Because we are still so early in this digital era, as you can see illustrated above, many people are still too busy dissecting it, reaching for an understanding, deconstructing it's impact on society rather than using it for any kind of deliberate entertainment. It terms of evolution, mainstream is still only accessible to the whole "Why are we here" concepts that documentarians explore. Even the most high quality fictional machinima is left to it's own devices with a niche following on Youtube, Vimeo or the creators own private websites. But there is no fast forward button on evolution, and sadly, actual machinima won't have it's day in the sun until mainstream is satisfied with the fact that it simply exists in the first place instead of wondering about the secret real lives behind those funny avatars in fake worlds who sometimes do curious things which don't seem natural to Mary Jane in Kansas City! In shorter terms? The need for explanation has to dissipate before a level of comfort is achieved enough to allow one to be entertained. So, we'll probably see more documentaries studying.. well... you and me in our virtual forms.
It's not a bad thing, because with each documentary that rears it's head and is given a mainstream platform, it arouses a morbid curiosity and then, consequentially, appeases it. These informative, educational ventures are giving independent filmmakers specializing in filmed virtual fiction an inevitable audience. The documentaries are an usher into the vast world we inhabit, and once the usher seats them, that's when the storytellers take the actual stage. So, I'm okay with a documentarians having a mainstream platform to tell the world at large, "Hey, this is where we are, this is what it looks like, this is what can happen, this is what it means." They are in fact, doing the rest of us a favor. This will, of course, lead us directly to the next phase of machinima evolution which we've already seen tremendous amounts of. The "It's so bizarre that it's art" phase. When something is relatively new and ambiguous in context, early adopters are still exploring it and testing it's boundaries with unique manifestations of short features. The greater world at large will eventually take notice of this because they have seen nothing like it before. It's very strange and not entirely lucid. It's not a documentary, it's not a film, it's in the space between that is intentionally undefined, so we tag it as Art. Now I've seen some artists emerge in the past years that are destined to become legendary in the book of Machinima, when it is finally written. When the society of tomorrow looks at it's origins they will see these pieces and be mystified and enticed by them still, and those creators are our modern day Monets, Van Goughs, and Michaelangelos, and I have no doubt they will be revered as such visionaries in the future. Let's not forget, in the relatively early age of cinema, many pioneers dabbling in experimental filmed art went on to carve a niche in history, Andy Warhol for one.

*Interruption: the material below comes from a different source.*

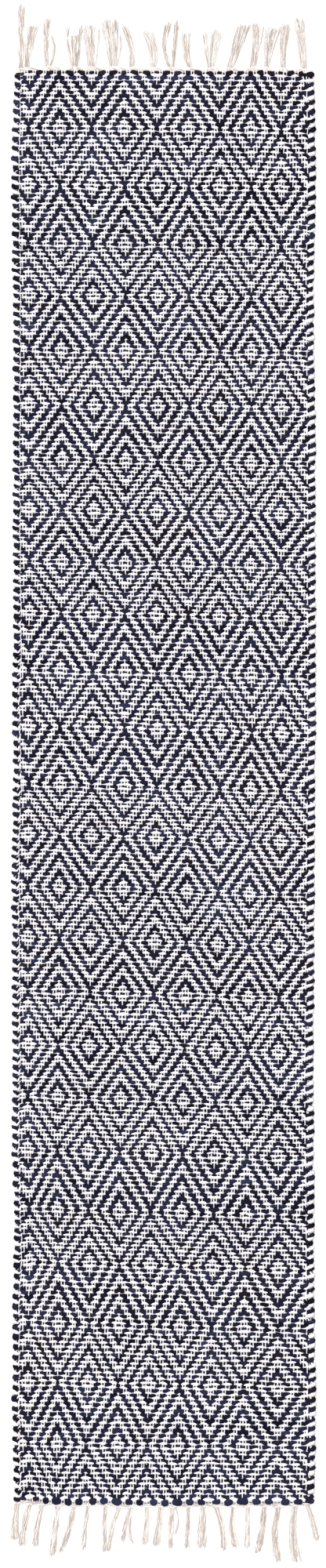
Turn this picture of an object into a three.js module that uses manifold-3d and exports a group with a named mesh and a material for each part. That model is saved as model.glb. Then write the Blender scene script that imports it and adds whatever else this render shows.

After this era, once we explored it's deepest recesses, then we have our storytellers. Now the medium will be familiar to the world at large. They will have seen Avatars at some point, or perhaps in everyday life they will become as consistent as the very computers we view them on. They will not be as curious about who they are seeing but about what they are seeing in terms of entertainment. For example, it will shock no one that Will is a gay character, but instead immerse them in a great comedy spectacle and storyline like Will & Grace. They'll already have an inherent understanding enough to enjoy it for what it is instead of being distracted by it.
As it remains, the community of filmed virtual content creators is very small and in that, you find a lot of mutual support. A success for one is truly a success for all. This only strengthens the potential for advancement of this type of content. We might live in the age where machinima works are met with wonder and bewilderment, but I can certainly see that mountain beyond the Valley where it simply is a usable space, valuable for, among countless other things, entertainment. That's when we will see television stations and regular programming featuring work filmed virtually broadcast to millions of households.
Right now television concerning virtual worlds is hard focused on self awareness. While we have networks already existing in some platforms, there is no fictional content. No dramas, no movies, no comedies or even documentaries. It is, for the most part "As it happens" content, or talk-show format type material with a strong marriage to the world it originates from. While massively valuable to the evolution of Machinima, it benefits any industry to recognize and expound upon it's place in the larger real world. Ultimately, many virtual programs are platform-centric. They talk about what happens in their world, talk to the people in their world, talk about the fashions of their world, talk about the hints and tricks to achieve something in their world. It makes it hard for anyone not OF That world to care about it. There is no bridge over the chasm between the content made virtually and the wider audience sitting on the other side of the screen. As I looked over the body of my own work recently, I realized that was one of my most significant inhibitors; The fact that only people who knew my world could comprehend the content I was creating. It's like one big "in joke."
I believe that we will slowly move from that isolated place and begin making more accessible content. One of my most favorite example of crossing over interests was on an episode of Tonight live With Paisley Beebe where she interviewed Tony Dyson, the creator of the R2D2 robot from the iconic Star Wars films. Now let me be clear, for many of us, this isn't a self imposed isolation. Nearly every creator will tell you that bridge we are building over the chasm is incredibly difficult to build, and the creators are the only ones doing the heavy lifting, often with a breath of frustration. While we'd love to have access to the real world movers and shakers, they remain largely inaccessible. So we have few alternatives BUT to be entirely self referential. We are, for lack of a better term, between a rock and a hard place. However instances like the aforementioned with Paisley Beebe, and Pooky Amsterdam's historic and hysterical spoof of web sitcom phenom The Guild's "Do you wanna Date My Avatar" called "I'm Too Busy To Date Your Avatar" which was featured by the creators of the actual series and featured on YouTube itself, so far fetching almost 100,000 hits! It should also be mentioned that Pooky Amsterdam's music video for real life artist Alissa Morena created in Machinima format was added to the Rock n' Roll Hall of Fame as the first video filmed in a digital platform. Another enormous milestone.
So, my friends, you see great things are rumbling in the distance in terms of Machinima. We are on a fast track, and the pioneers are laying new track to move us forward each and every day. This is truly an amazing time to stand in witness of the brilliant works that are shaping tomorrows industry. I can't wait to see all 2010 has in store.